Short problem
Please restate the following records word for word.

--- Data for the task ---

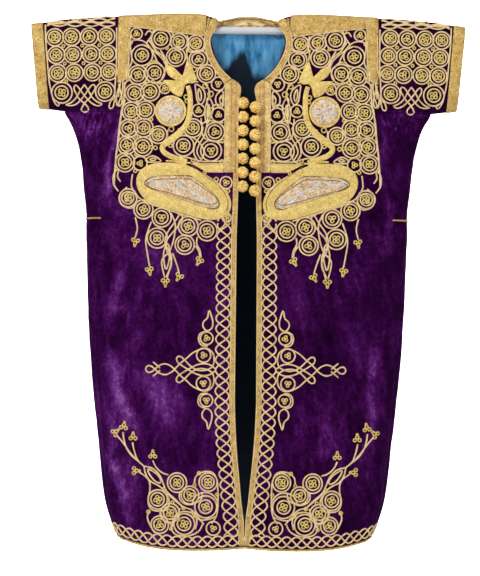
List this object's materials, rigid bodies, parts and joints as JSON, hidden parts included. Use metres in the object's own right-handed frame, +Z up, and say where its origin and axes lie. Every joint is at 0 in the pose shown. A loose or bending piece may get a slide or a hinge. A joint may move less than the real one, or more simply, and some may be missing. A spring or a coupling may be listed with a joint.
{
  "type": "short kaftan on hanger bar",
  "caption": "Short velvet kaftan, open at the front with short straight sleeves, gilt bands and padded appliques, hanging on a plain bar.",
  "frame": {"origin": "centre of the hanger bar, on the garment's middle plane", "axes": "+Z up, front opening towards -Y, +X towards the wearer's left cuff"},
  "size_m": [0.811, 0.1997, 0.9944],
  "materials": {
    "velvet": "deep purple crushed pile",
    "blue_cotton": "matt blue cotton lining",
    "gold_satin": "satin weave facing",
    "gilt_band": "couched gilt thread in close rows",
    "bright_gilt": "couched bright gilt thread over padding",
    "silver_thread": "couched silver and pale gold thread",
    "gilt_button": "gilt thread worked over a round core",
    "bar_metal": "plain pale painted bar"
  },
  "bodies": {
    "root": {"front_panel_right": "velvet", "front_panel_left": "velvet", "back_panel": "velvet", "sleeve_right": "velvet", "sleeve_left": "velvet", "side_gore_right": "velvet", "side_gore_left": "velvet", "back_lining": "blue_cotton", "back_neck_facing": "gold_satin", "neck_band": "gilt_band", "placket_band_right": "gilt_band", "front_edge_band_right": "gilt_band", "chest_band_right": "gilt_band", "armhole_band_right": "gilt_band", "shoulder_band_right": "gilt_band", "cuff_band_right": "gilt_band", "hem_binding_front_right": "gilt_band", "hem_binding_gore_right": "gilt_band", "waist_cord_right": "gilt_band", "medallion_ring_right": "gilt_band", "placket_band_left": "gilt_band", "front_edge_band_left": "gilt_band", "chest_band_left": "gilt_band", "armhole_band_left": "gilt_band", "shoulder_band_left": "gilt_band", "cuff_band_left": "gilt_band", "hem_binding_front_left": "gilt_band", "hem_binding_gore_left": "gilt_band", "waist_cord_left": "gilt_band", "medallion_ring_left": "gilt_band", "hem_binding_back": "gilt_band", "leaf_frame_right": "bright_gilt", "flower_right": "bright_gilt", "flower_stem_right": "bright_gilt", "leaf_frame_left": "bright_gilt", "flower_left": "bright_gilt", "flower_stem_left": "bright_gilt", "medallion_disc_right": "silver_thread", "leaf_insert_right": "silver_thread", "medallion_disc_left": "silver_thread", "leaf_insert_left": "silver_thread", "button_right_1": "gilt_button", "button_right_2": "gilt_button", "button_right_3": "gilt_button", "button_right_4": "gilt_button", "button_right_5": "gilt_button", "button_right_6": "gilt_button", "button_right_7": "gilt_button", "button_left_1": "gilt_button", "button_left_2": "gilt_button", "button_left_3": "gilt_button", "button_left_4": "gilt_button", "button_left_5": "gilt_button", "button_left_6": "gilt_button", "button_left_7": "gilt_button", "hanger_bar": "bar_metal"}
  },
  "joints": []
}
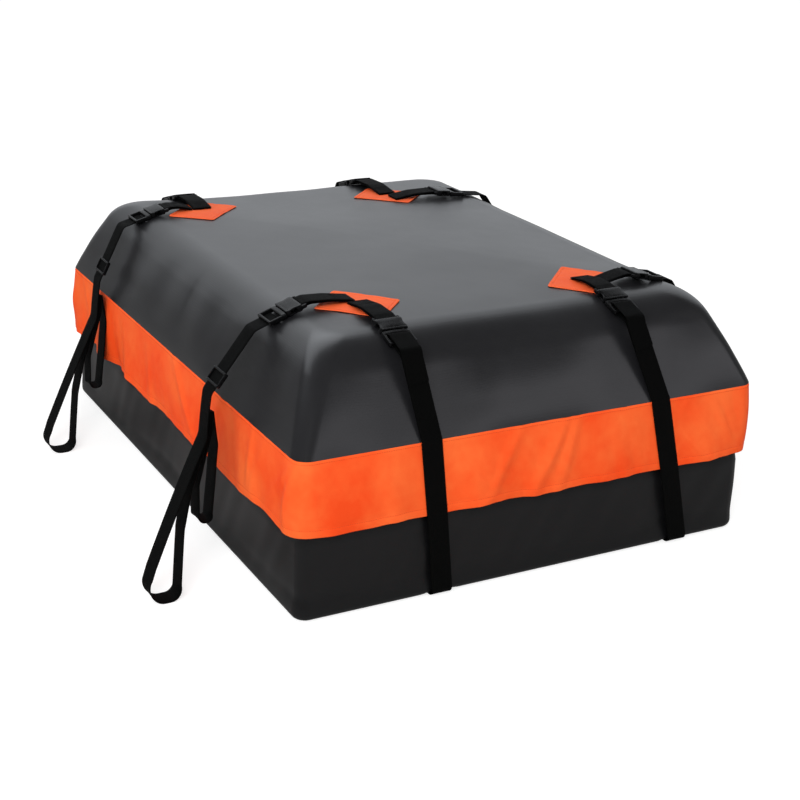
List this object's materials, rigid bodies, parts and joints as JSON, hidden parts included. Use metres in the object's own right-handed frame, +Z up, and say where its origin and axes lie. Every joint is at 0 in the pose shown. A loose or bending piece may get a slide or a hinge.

---

Correct answer
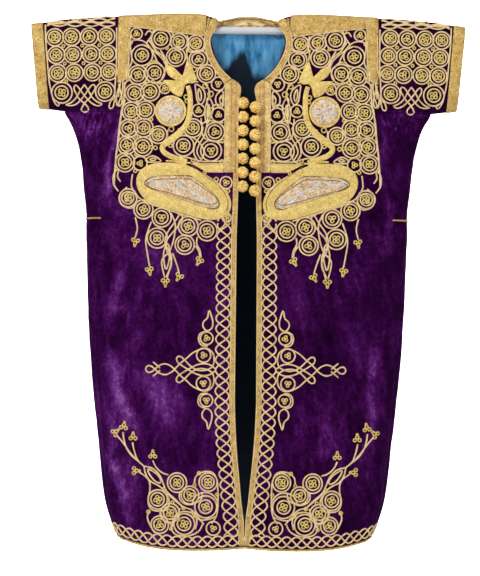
List this object's materials, rigid bodies, parts and joints as JSON, hidden parts included. Use metres in the object's own right-handed frame, +Z up, and say where its origin and axes lie. Every joint is at 0 in the pose shown. A loose or bending piece may get a slide or a hinge. A joint may move less than the real one, or more simply, and some may be missing. A spring or a coupling may be listed with a joint.
{
  "type": "short kaftan on hanger bar",
  "caption": "Short velvet kaftan, open at the front with short straight sleeves, gilt bands and padded appliques, hanging on a plain bar.",
  "frame": {"origin": "centre of the hanger bar, on the garment's middle plane", "axes": "+Z up, front opening towards -Y, +X towards the wearer's left cuff"},
  "size_m": [0.811, 0.1997, 0.9944],
  "materials": {
    "velvet": "deep purple crushed pile",
    "blue_cotton": "matt blue cotton lining",
    "gold_satin": "satin weave facing",
    "gilt_band": "couched gilt thread in close rows",
    "bright_gilt": "couched bright gilt thread over padding",
    "silver_thread": "couched silver and pale gold thread",
    "gilt_button": "gilt thread worked over a round core",
    "bar_metal": "plain pale painted bar"
  },
  "bodies": {
    "root": {"front_panel_right": "velvet", "front_panel_left": "velvet", "back_panel": "velvet", "sleeve_right": "velvet", "sleeve_left": "velvet", "side_gore_right": "velvet", "side_gore_left": "velvet", "back_lining": "blue_cotton", "back_neck_facing": "gold_satin", "neck_band": "gilt_band", "placket_band_right": "gilt_band", "front_edge_band_right": "gilt_band", "chest_band_right": "gilt_band", "armhole_band_right": "gilt_band", "shoulder_band_right": "gilt_band", "cuff_band_right": "gilt_band", "hem_binding_front_right": "gilt_band", "hem_binding_gore_right": "gilt_band", "waist_cord_right": "gilt_band", "medallion_ring_right": "gilt_band", "placket_band_left": "gilt_band", "front_edge_band_left": "gilt_band", "chest_band_left": "gilt_band", "armhole_band_left": "gilt_band", "shoulder_band_left": "gilt_band", "cuff_band_left": "gilt_band", "hem_binding_front_left": "gilt_band", "hem_binding_gore_left": "gilt_band", "waist_cord_left": "gilt_band", "medallion_ring_left": "gilt_band", "hem_binding_back": "gilt_band", "leaf_frame_right": "bright_gilt", "flower_right": "bright_gilt", "flower_stem_right": "bright_gilt", "leaf_frame_left": "bright_gilt", "flower_left": "bright_gilt", "flower_stem_left": "bright_gilt", "medallion_disc_right": "silver_thread", "leaf_insert_right": "silver_thread", "medallion_disc_left": "silver_thread", "leaf_insert_left": "silver_thread", "button_right_1": "gilt_button", "button_right_2": "gilt_button", "button_right_3": "gilt_button", "button_right_4": "gilt_button", "button_right_5": "gilt_button", "button_right_6": "gilt_button", "button_right_7": "gilt_button", "button_left_1": "gilt_button", "button_left_2": "gilt_button", "button_left_3": "gilt_button", "button_left_4": "gilt_button", "button_left_5": "gilt_button", "button_left_6": "gilt_button", "button_left_7": "gilt_button", "hanger_bar": "bar_metal"}
  },
  "joints": []
}
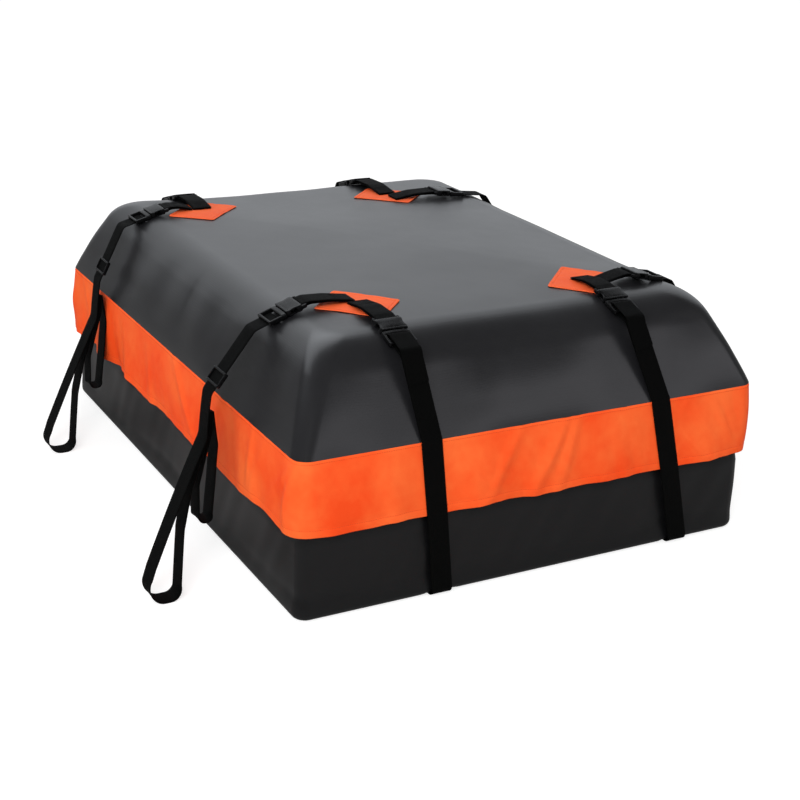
List this object's materials, rigid bodies, parts and joints as JSON, hidden parts included. Use metres in the object's own right-handed frame, +Z up, and say where its origin and axes lie. Every joint is at 0 in the pose shown. A loose or bending piece may get a slide or a hinge.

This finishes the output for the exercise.